C’est là le paradoxe de nos gouvernants que de répondre à la crise de confiance que traversent nos institutions par des nominations qui l’aggravent. Cette nomination dénie le malaise qui gagne une part grandissante de la population. En dépit de la multiplication des alertes d’une défiance vis-à-vis du personnel politique et des institutions, certaines pratiques persistent, atteignant même une forme d’affront à l’endroit du citoyen. Le sentiment d’une distribution des responsabilités au gré des amitiés et des proximités devrait pourtant appartenir à un temps révolu, qui plus est alors que notre régime est si instable.
Une juridiction qui doit être indépendante
Beaucoup conservent en mémoire le dispositif policier inouï devant le Conseil constitutionnel le 13 avril 2023, avant qu’il ne rende sa décision sur la réforme des retraites. Ce déploiement était l’illustration, par la démonstration de force, des attentes à l’égard du juge constitutionnel.
Le Conseil constitutionnel occupe (…) un rôle capital dans notre système normatif.
Ces attentes sont légitimes, tant son rôle est considérable. Entre autres missions, il veille à la régularité de l’élection du président de la République ou contrôle la constitutionnalité des lois et des traités internationaux. Le contrôle de conformité des lois à la Constitution a lieu soit avant sa promulgation – quand il est demandé par le Président de la République, le Premier ministre, le président de l’Assemblée nationale, le président du Sénat ou soixante députés ou soixante sénateurs –, soit, depuis 2008, après sa promulgation par le biais de la question prioritaire de constitutionnalité.
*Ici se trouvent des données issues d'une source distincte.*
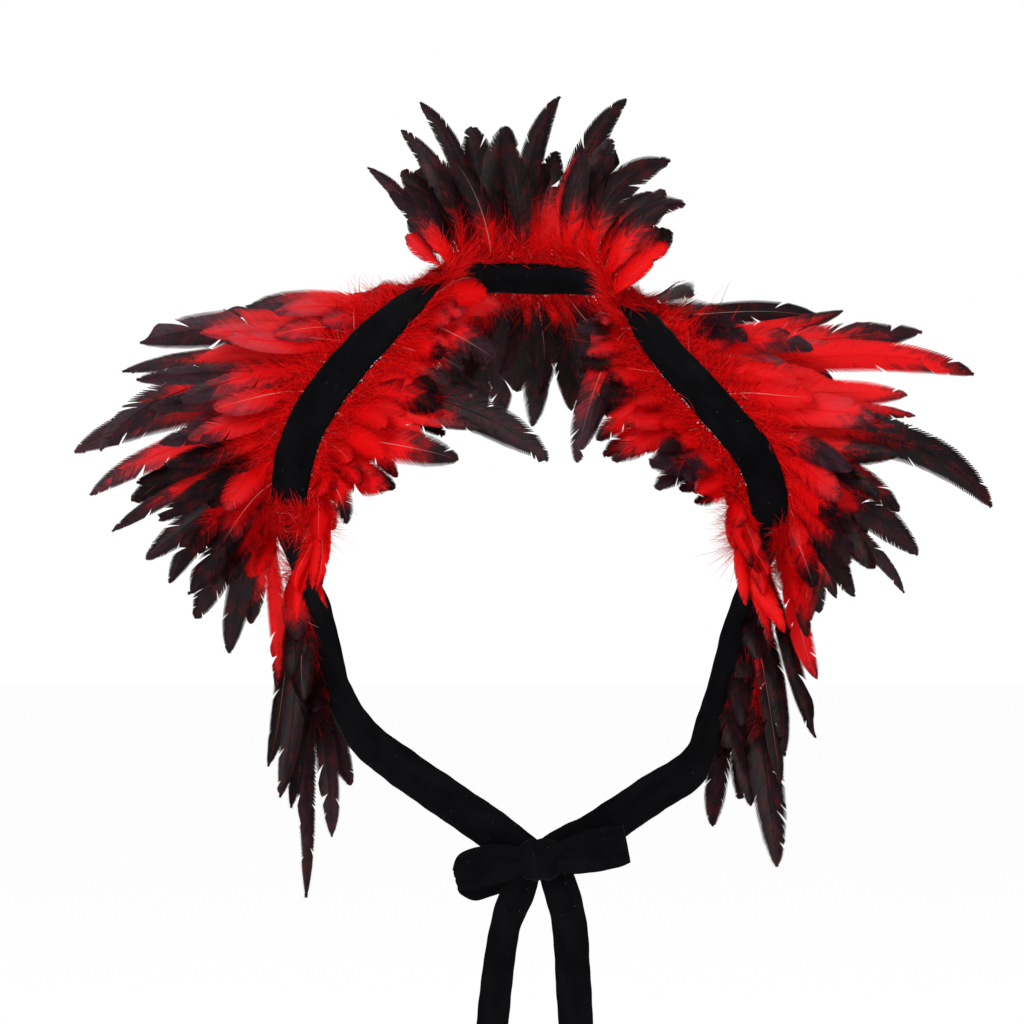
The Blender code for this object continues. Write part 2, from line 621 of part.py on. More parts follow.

Dans ce second cas, tout justiciable peut contester, à l’occasion d’un litige devant le juge judiciaire ou administratif, la constitutionnalité d’une disposition législative. Le Conseil constitutionnel occupe par conséquent un rôle capital dans notre système normatif.
Il n’est ainsi pas une autorité qui serait la succursale du pouvoir, mais une juridiction devant être indépendante.
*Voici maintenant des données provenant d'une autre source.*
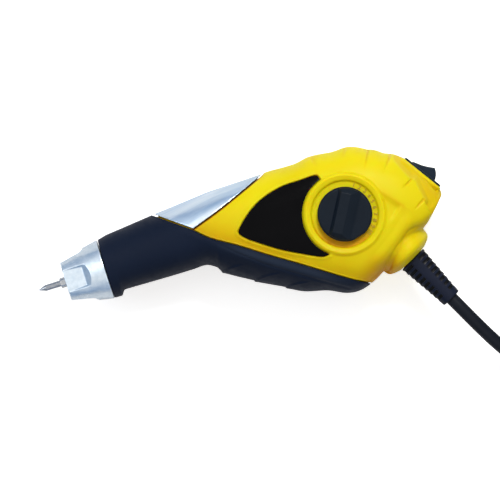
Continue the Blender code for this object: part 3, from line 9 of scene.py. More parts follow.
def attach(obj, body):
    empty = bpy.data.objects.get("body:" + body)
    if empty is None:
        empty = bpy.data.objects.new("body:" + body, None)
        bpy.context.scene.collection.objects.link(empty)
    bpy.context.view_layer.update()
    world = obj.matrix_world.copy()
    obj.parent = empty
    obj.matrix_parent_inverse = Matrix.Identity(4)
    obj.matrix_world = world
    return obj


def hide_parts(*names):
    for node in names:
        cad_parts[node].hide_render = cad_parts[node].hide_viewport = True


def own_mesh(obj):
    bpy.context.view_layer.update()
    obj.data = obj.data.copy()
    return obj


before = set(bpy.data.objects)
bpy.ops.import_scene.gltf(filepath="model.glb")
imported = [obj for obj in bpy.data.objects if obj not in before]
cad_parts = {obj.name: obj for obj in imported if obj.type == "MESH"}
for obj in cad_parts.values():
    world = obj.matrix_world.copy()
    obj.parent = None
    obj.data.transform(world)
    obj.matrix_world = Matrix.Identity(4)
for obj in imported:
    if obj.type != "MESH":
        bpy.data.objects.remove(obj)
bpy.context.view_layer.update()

# Lengths are in metres, in the CAD model's frame. Places in the photograph are
# in its pixels, with y downward.

# Sizes that the part's own source has too
GAP = 0.0003
BODY_LENGTH = 0.1880
BODY_HEIGHT = 0.0705
HALF_WIDTH = 0.0230
FULL_BULGE = 0.0236
MIDDLE_Z = HALF_WIDTH
FACE_Z = MIDDLE_Z + HALF_WIDTH
CENTRE = Vector((0.098052, 0.032648))
SEAT = Vector((-0.066867, -0.020381))
AXIS_TILT = math.radians(17.5)
DIAL = Vector((0.044828, 0.005189))
BOSS_FACE = Vector((0.076882, -0.015636))
BOSS_TILT = math.radians(-45.0)
ROCKER_PIVOT = Vector((0.080923, 0.024107))
WALL = 0.0030
SKIN = 0.0014
PANEL_SKIN = 0.0011
CORD_RADIUS = 0.0031
SPIGOT_LENGTH = 0.0070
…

Une institution à protéger
Comme bien souvent, la pureté du mécanisme de contrôle n’empêche pas une pratique bien plus nuancée. En raison de son fonctionnement et de sa composition, le Conseil constitutionnel voit sa légitimité substantiellement décroître, à mesure de l’accroissement du rôle qu’il occupe et de la faiblesse de son indépendance.
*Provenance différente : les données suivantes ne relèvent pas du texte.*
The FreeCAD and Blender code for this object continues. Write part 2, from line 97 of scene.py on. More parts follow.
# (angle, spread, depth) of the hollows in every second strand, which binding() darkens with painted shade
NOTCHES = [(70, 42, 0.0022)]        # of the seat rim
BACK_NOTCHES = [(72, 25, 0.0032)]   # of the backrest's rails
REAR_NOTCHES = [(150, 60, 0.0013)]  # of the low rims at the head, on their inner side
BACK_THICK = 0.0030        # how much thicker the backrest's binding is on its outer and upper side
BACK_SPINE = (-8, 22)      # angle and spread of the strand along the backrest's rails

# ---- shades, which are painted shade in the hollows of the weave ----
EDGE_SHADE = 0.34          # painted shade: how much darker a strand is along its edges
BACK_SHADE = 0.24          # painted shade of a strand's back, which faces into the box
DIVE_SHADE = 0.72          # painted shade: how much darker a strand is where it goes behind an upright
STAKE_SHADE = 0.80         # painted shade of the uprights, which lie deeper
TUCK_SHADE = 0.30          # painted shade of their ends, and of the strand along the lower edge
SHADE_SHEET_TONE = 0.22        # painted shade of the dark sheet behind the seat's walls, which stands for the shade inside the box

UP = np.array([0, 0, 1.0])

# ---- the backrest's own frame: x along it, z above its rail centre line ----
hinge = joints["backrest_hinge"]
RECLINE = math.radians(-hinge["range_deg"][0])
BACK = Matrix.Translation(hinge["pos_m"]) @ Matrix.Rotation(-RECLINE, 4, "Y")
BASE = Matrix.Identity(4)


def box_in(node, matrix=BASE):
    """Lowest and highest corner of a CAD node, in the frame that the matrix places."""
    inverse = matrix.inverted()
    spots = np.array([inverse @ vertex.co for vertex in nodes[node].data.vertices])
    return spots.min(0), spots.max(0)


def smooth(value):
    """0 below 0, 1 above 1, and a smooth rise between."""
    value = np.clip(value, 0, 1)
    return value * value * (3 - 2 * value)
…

Si aucun garde-fou n’existe, la prochaine étape sera la perte de confiance irrémédiable de la population envers ses institutions.
Or c’est précisément parce que le Conseil constitutionnel est fragilisé par les nombreuses critiques légitimes dont il fait l’objet que son indépendance doit être d’autant plus garantie, compte tenu du rôle essentiel qu’il joue. La seule question qui devrait se poser est celle de sa capacité à assurer le plein et entier exercice de ses missions.
À l’envers de cette nécessité d’une mise à l’abri démocratique, le mouvement à l’œuvre sauvegarde une inféodation. Le Conseil constitutionnel se retrouve en proie à un accaparement destiné à mieux le museler. Plus qu’un jeu de pouvoir, la nomination devient jeu de conquête politique, alors même qu’il devrait être une juridiction indépendante à l’abri des jeux politiques.
Le Conseil constitutionnel est une institution à protéger, pour protéger la République et son cadre démocratique. Le pire, c’est lorsque personne ne s’y retrouve, à l’exception du pouvoir en place.
Si aucun garde-fou n’existe, la prochaine étape sera la perte de confiance irrémédiable de la population envers ses institutions. Notre République mérite mieux que la somme des menus calculs. Cette nomination est un énième signal d’une nécessaire refonte démocratique de l’institution, pour préserver sa légitimité par son indépendance.